2. Nach der Systematik des Gesetzes zählen zu den Personalräten im Hochschulbereich iSv. § 77 Abs. 4 MBG allerdings ausschließlich die unmittelbar an einer Hochschule gebildeten Personalräte. Bereits die Überschrift von § 77 MBG lautet ausschließlich “Hochschulen”. Bei ihr handelt es sich um die einzige Bestimmung, die den Unterabschnitt 1 mit der Überschrift “Besondere Vorschriften für die Hochschulen” im Abschnitt IX des MBG bildet. Da das MBG gemäß § 77 Abs. 1 MBG auf Professoren an Hochschulen und Hochschuldozenten keine Anwendung findet, während Beschäftigte, die weder dem Lehrkörper angehören noch wissenschaftlich tätig sind, gemäß § 77 Abs. 3 MBG eigene Personalräte nach allgemeinen Vorschriften wählen, beschränkt sich der Anwendungsbereich von § 77 Abs. 4 MBG auf die besonderen Personalräte, die gemäß § 77 Abs. 2 MBG für Beschäftigte mit Lehraufgaben oder wissenschaftlicher Tätigkeit gewählt werden. Diese besonderen Personalräte werden aber nur an Hochschulen gewählt. Dazu zählt das Institut für M… nicht.
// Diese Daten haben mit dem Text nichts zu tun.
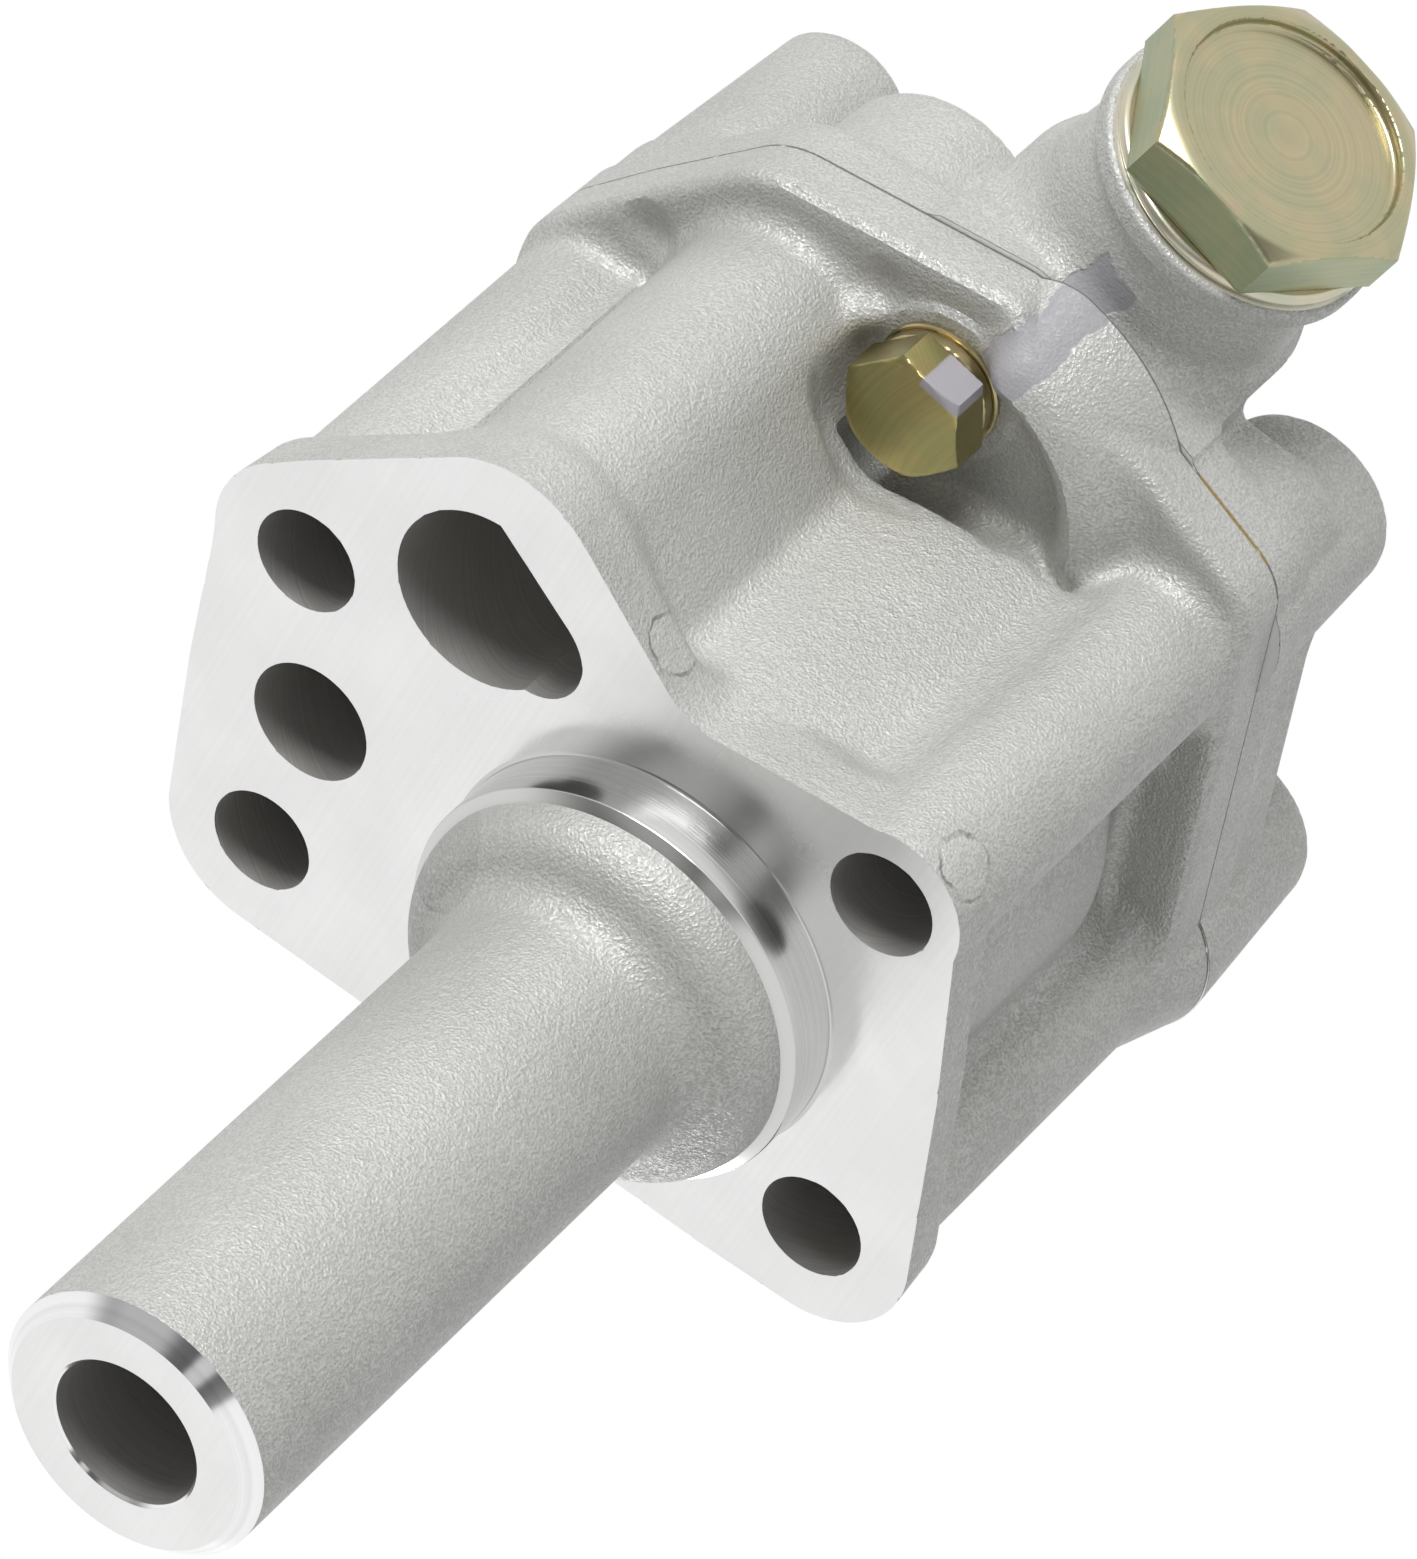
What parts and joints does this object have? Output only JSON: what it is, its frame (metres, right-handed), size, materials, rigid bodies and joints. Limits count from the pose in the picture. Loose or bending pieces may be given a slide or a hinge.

3. Dieses Auslegungsergebnis wird durch den Zweck der gesetzlichen Regelung bestätigt. Die Vorschrift des § 77 Abs. 4 MBG dient dem kollektiven Interesse des dort genannten Personenkreises an der Funktionsfähigkeit der besonderen Personalräte an Hochschulen. Durch sie werden die Hemmnisse abgemildert, die der Bildung besonderer Personalräte an Hochschulen entgegenstehen. Ein Hochschulmitarbeiter hat während der Laufzeit seines befristeten Arbeitsvertrags Aufgaben zu erfüllen, die insbesondere der akademischen Weiterbildung und der Förderung eines bestimmten Projekts dienen. Die Erfüllung dieser Aufgaben kann durch die zusätzliche Belastung einer Personalratstätigkeit beeinträchtigt werden (BAG 29. September 1999 – 7 AZR 265/98 – AP MitbestG Schleswig-Holstein § 77 Nr. 1 = EzA BGB § 620 Hochschulen Nr. 23, zu II 4 der Gründe). Um derartige Schwierigkeiten zu vermeiden, werden interessierte Hochschulmitarbeiter von einer Wahlbewerbung Abstand nehmen. Eine sinnvolle Personalratstätigkeit wird zusätzlich dadurch erschwert, daß die Hochschulmitarbeiter ihre Lehraufgaben und ihre wissenschaftliche Tätigkeit in aller Regel auf der Grundlage eines befristeten Arbeitsverhältnisses wahrnehmen. Um dennoch interessierte Wissenschaftler für ein Personalratsamt zu gewinnen, hat der Gesetzgeber die Dauer des befristeten Arbeitsverhältnisses durch § 77 Abs. 4 MBG angemessen verlängert.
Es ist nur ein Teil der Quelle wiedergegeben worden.